Corey Heller started a bilingual family support group in Seattle several years ago, which morphed into the Bilingual/Bicultural Family Network and specific language play groups. She maintains a Seattle-area mailing list with 200 families; her international list includes 800 bilingual families around the world. She's also the editor of a digital magazine, "Multilingual Living."
Bilingual play groups
Play groups are for families where at least one parent speaks the language fluently and regularly uses it with children.
Grupo de Juego, 206-694-6725
With research now trumpeting the benefits of speaking two languages — and the importance of early exposure — bilingual play groups are growing in popularity. Most limit membership to fluent speakers, rather than those learning a new language.
Many group members also speak English; these families don't face the same challenges as parents struggling to learn the country's primary language. Several parents said they feel outside the political debate over bilingual education since they're just trying to preserve a vital part of their children's heritage.
"We're big on family," said Le Du. "It's essential to me that my children be able to communicate with their grandparents."
In King County, more than a fifth of residents at least 5 years old spoke a language other than English at home, according to the U.S. Census Bureau's 2005 American Community Survey. Of those, nearly a quarter spoke Spanish. In 2005, Washington state ranked 15th in the nation by percentage of non-English speakers at home, census figures show.
The bilingual play groups vary in size; some meet at each other's homes while others gather at a library or park. Most are during the day and target parents of young children, but some, like Kinderstube, also host family evening meetings.
The Chinese play group meets weekly for songs and stories tied to a theme. "They see all the moms speaking and know, 'This is Chinese language time,' " said coordinator Bing Bing Cutter, mom to a 1-year-old son.
Some children who attend the groups are what linguists dub "passive bilingual," meaning they understand the language but don't actively speak it. At evening Kinderstube gatherings, the kids often chat in English as their parents converse in German. Many answer in English to their parents' queries in German.
During a recent visit to Germany, Seattle resident Kirsten Harris was surprised how quickly social necessity encouraged her daughter Amy, 7, to communicate in German. "But when we got back, it only lasted another two days," Harris said of Amy's fluency.
"But it's all in there," Corey Heller said.
While Heller is not a native German speaker, she knew studies show children pick up the language more strongly when both parents use it.
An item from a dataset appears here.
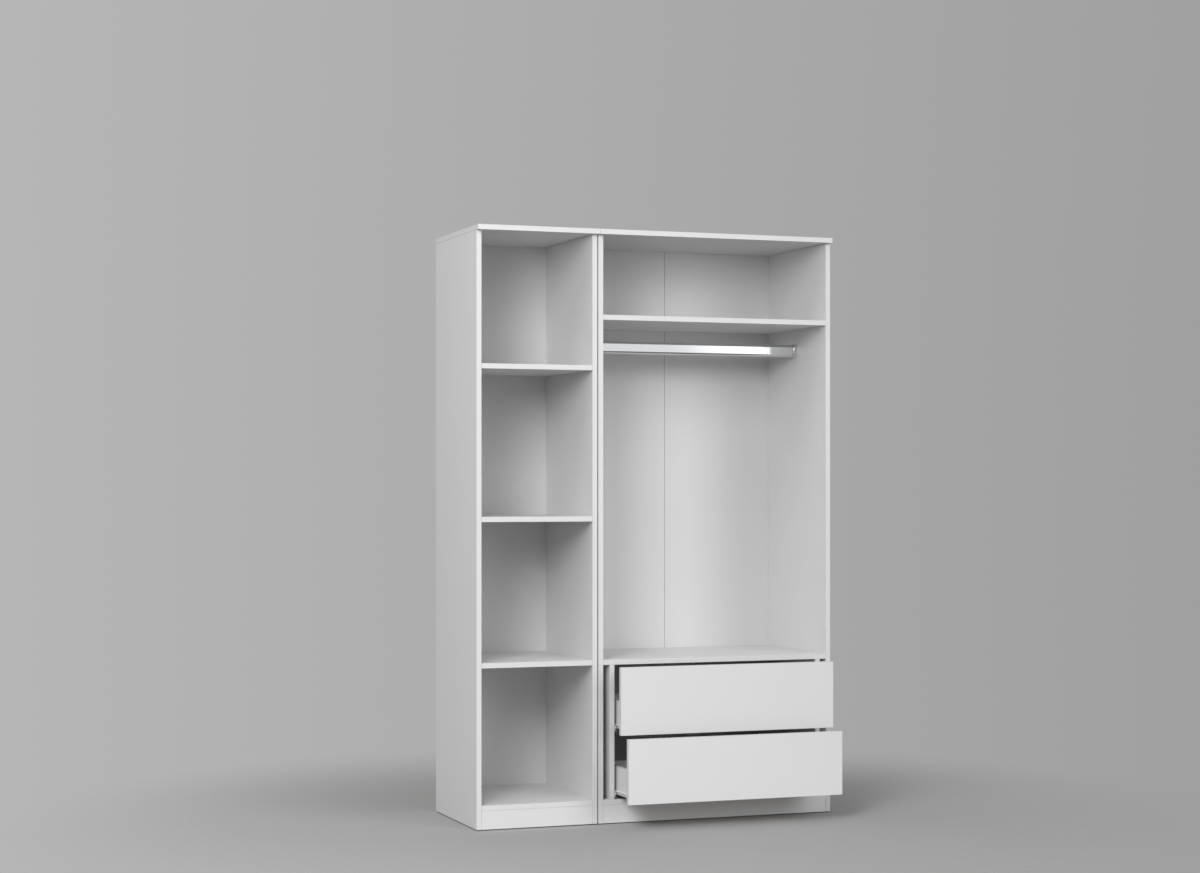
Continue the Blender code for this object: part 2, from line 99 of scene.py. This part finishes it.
# ---------------------------------------------------------------- shader graphs
class Graph:
    """A material and short calls that add nodes to it."""

    def __init__(self, name):
        self.material = bpy.data.materials.new(name)
        self.material.use_nodes = True
        self.tree = self.material.node_tree
        self.shader = self.tree.nodes["Principled BSDF"]
        self.place = self.node("TexCoord").outputs["Object"]
        self.axes = None

    def node(self, kind, inputs=None, **settings):
        made = self.tree.nodes.new("ShaderNode" + kind)
        for name, value in settings.items():
            setattr(made, name, value)
        for name, value in (inputs or {}).items():
            self.feed(made.inputs[name], value)
        return made

    def feed(self, socket, value):
        if isinstance(value, bpy.types.NodeSocket):
            self.tree.links.new(value, socket)
        else:
            socket.default_value = value

    def set(self, **inputs):
        """Principled inputs by name, with underscores for spaces."""
        for name, value in inputs.items():
            self.feed(self.shader.inputs[name.replace("_", " ").title()], value)

    def noise(self, scale, detail=2.0, stretch=(1, 1, 1), roughness=0.5):
        place = self.node("Mapping", {"Vector": self.place, "Scale": stretch}).outputs["Vector"]
        inputs = {"Vector": place, "Scale": scale, "Detail": detail, "Roughness": roughness}
        return self.node("TexNoise", inputs).outputs["Fac"]

    def ramp(self, factor, stops):
        """A colour ramp. A stop is (position, grey or colour)."""
        made = self.node("ValToRGB", {"Fac": factor})
        elements = made.color_ramp.elements
        while len(elements) < len(stops):
            elements.new(1)
        for element, (position, colour) in zip(elements, stops):
            element.position = position
            element.color = (*colour, 1) if isinstance(colour, tuple) else (colour, colour, colour, 1)
        return made.outputs["Color"]

    def range(self, factor, low, high):
        inputs = {"Value": factor, "To Min": low, "To Max": high}
        return self.node("MapRange", inputs).outputs["Result"]

    def math(self, operation, first, second):
        return self.node("Math", {0: first, 1: second}, operation=operation).outputs["Value"]

    def mix(self, factor, first, second):
        return self.node("Mix", {0: factor, 6: first, 7: second}, data_type="RGBA").outputs[2]

    def blend(self, factor, first, second):
        return self.node("Mix", {0: factor, 2: first, 3: second}).outputs[0]

    def bump(self, height, distance, strength=1.0, normal=None):
        inputs = {"Height": height, "Distance": distance, "Strength": strength}
        if normal:
            inputs["Normal"] = normal
        return self.node("Bump", inputs).outputs["Normal"]

    def near(self, node, side, depth):
        """1 within a depth of one side of a node's box, and 0 elsewhere."""
        if not self.axes:
            self.axes = self.node("SeparateXYZ", {"Vector": self.place}).outputs
        axis, end = SIDES[side]
        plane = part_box(node)[end][axis]
        if end:
            return self.math("GREATER_THAN", self.axes[axis], plane - depth)
        return self.math("LESS_THAN", self.axes[axis], plane + depth)

    def near_any(self, node, sides, depth):
        found = 0.0
        for side in sides:
            found = self.math("MAXIMUM", self.near(node, side, depth), found)
        return found


def foil_look(g, white, rough):
    """Printed foil pressed onto the board: satin, with a fine pearl grain and faint press waves."""
    colour = g.ramp(g.noise(2.5, 3.0), [(0.3, white * 0.985), (0.7, white)])
    roughness = g.range(g.noise(140, 4.0), rough - 0.05, rough + 0.05)
    waves = g.math("MULTIPLY", g.noise(45, 2.0), 2.0)
    return colour, roughness, g.math("ADD", g.noise(1300, 2.0), waves)


def chip_look(g):
    """Raw particle board: pale and dark chips pressed flat, with resin between them."""
    place = g.node("Mapping", {"Vector": g.place, "Scale": (1, 1, 2.2)}).outputs["Vector"]
    chips = g.node("TexVoronoi", {"Vector": place, "Scale": 420.0})
    shade = g.node("SeparateColor", {"Color": chips.outputs["Color"]}).outputs["Red"]
    tints = [(0.0, (0.28, 0.18, 0.10)), (0.45, (0.48, 0.35, 0.21)), (1.0, (0.66, 0.53, 0.36))]
    dust = g.ramp(g.noise(900, 4.0), [(0.35, 0.72), (0.65, 1.0)])
    inputs = {0: 1.0, 6: g.ramp(shade, tints), 7: dust}
    colour = g.node("Mix", inputs, data_type="RGBA", blend_type="MULTIPLY").outputs[2]
    return colour, chips.outputs["Distance"]


def fibre_look(g):
    """The bare side of hardboard: brown felted fibres."""
    fibres = g.noise(260, 6.0, (1, 1, 0.35), 0.65)
    light = g.mix(g.noise(6, 3.0), (0.31, 0.21, 0.13, 1), (0.39, 0.275, 0.18, 1))
    return g.mix(g.range(fibres, -0.4, 1.2), (0.19, 0.125, 0.075, 1), light), fibres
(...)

So the family (which also includes Marie, 1, and Christoph, 3) speaks German at home, unless Corey's family or non-German friends visit. They download German TV shows from the Internet to supplement regular TV. The kids speak English at their part-time day care.
"One key factor is whether a spouse is able to understand what's going on," said Le Du, whose children are trilingual (her partner speaks Spanish). "It's much easier if there's not a break in communication — no need to translate or have someone left out."
For Heller, it's a way to maintain her love of both her husband's country and her own.
"When we lived in Germany, I missed the States and wanted to talk with other English speakers," she said. "But when we're here, I miss Germany. I'm always torn."